Take the data below and repeat it exactly.
╭──
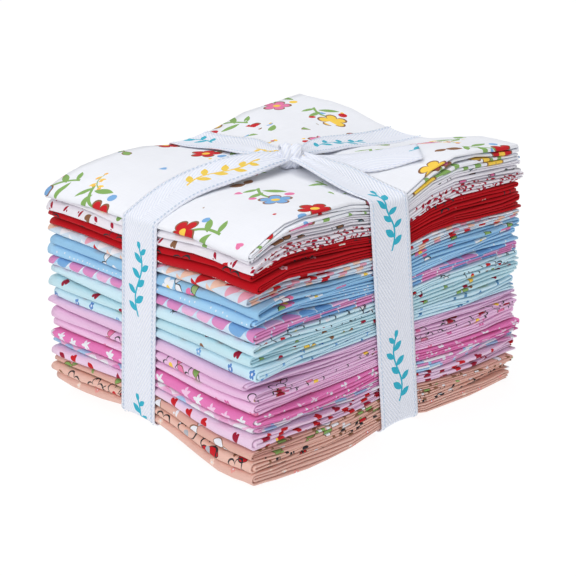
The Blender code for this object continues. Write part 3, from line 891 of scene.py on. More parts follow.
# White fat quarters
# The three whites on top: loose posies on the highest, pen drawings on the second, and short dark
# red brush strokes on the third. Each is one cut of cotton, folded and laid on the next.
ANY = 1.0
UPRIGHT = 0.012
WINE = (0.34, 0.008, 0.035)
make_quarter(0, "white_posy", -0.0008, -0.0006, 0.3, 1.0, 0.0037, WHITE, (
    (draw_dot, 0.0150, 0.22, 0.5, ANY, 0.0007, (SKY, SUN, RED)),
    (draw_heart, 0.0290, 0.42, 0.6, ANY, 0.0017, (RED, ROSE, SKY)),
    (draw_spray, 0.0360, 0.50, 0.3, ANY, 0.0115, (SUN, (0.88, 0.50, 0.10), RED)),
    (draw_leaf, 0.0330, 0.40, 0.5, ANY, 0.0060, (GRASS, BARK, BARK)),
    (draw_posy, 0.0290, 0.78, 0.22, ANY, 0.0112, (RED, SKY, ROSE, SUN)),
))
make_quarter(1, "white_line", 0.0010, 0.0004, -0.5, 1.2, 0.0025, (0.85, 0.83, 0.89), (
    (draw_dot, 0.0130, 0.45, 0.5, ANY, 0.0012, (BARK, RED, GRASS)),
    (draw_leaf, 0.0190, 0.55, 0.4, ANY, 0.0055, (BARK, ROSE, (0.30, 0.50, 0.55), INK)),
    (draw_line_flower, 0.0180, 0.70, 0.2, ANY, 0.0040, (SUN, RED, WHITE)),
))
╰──
The result →
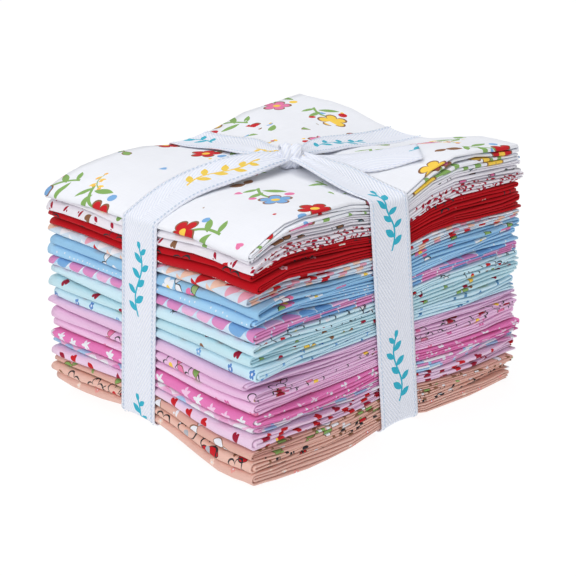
The Blender code for this object continues. Write part 3, from line 891 of scene.py on. More parts follow.
# White fat quarters
# The three whites on top: loose posies on the highest, pen drawings on the second, and short dark
# red brush strokes on the third. Each is one cut of cotton, folded and laid on the next.
ANY = 1.0
UPRIGHT = 0.012
WINE = (0.34, 0.008, 0.035)
make_quarter(0, "white_posy", -0.0008, -0.0006, 0.3, 1.0, 0.0037, WHITE, (
    (draw_dot, 0.0150, 0.22, 0.5, ANY, 0.0007, (SKY, SUN, RED)),
    (draw_heart, 0.0290, 0.42, 0.6, ANY, 0.0017, (RED, ROSE, SKY)),
    (draw_spray, 0.0360, 0.50, 0.3, ANY, 0.0115, (SUN, (0.88, 0.50, 0.10), RED)),
    (draw_leaf, 0.0330, 0.40, 0.5, ANY, 0.0060, (GRASS, BARK, BARK)),
    (draw_posy, 0.0290, 0.78, 0.22, ANY, 0.0112, (RED, SKY, ROSE, SUN)),
))
make_quarter(1, "white_line", 0.0010, 0.0004, -0.5, 1.2, 0.0025, (0.85, 0.83, 0.89), (
    (draw_dot, 0.0130, 0.45, 0.5, ANY, 0.0012, (BARK, RED, GRASS)),
    (draw_leaf, 0.0190, 0.55, 0.4, ANY, 0.0055, (BARK, ROSE, (0.30, 0.50, 0.55), INK)),
    (draw_line_flower, 0.0180, 0.70, 0.2, ANY, 0.0040, (SUN, RED, WHITE)),
))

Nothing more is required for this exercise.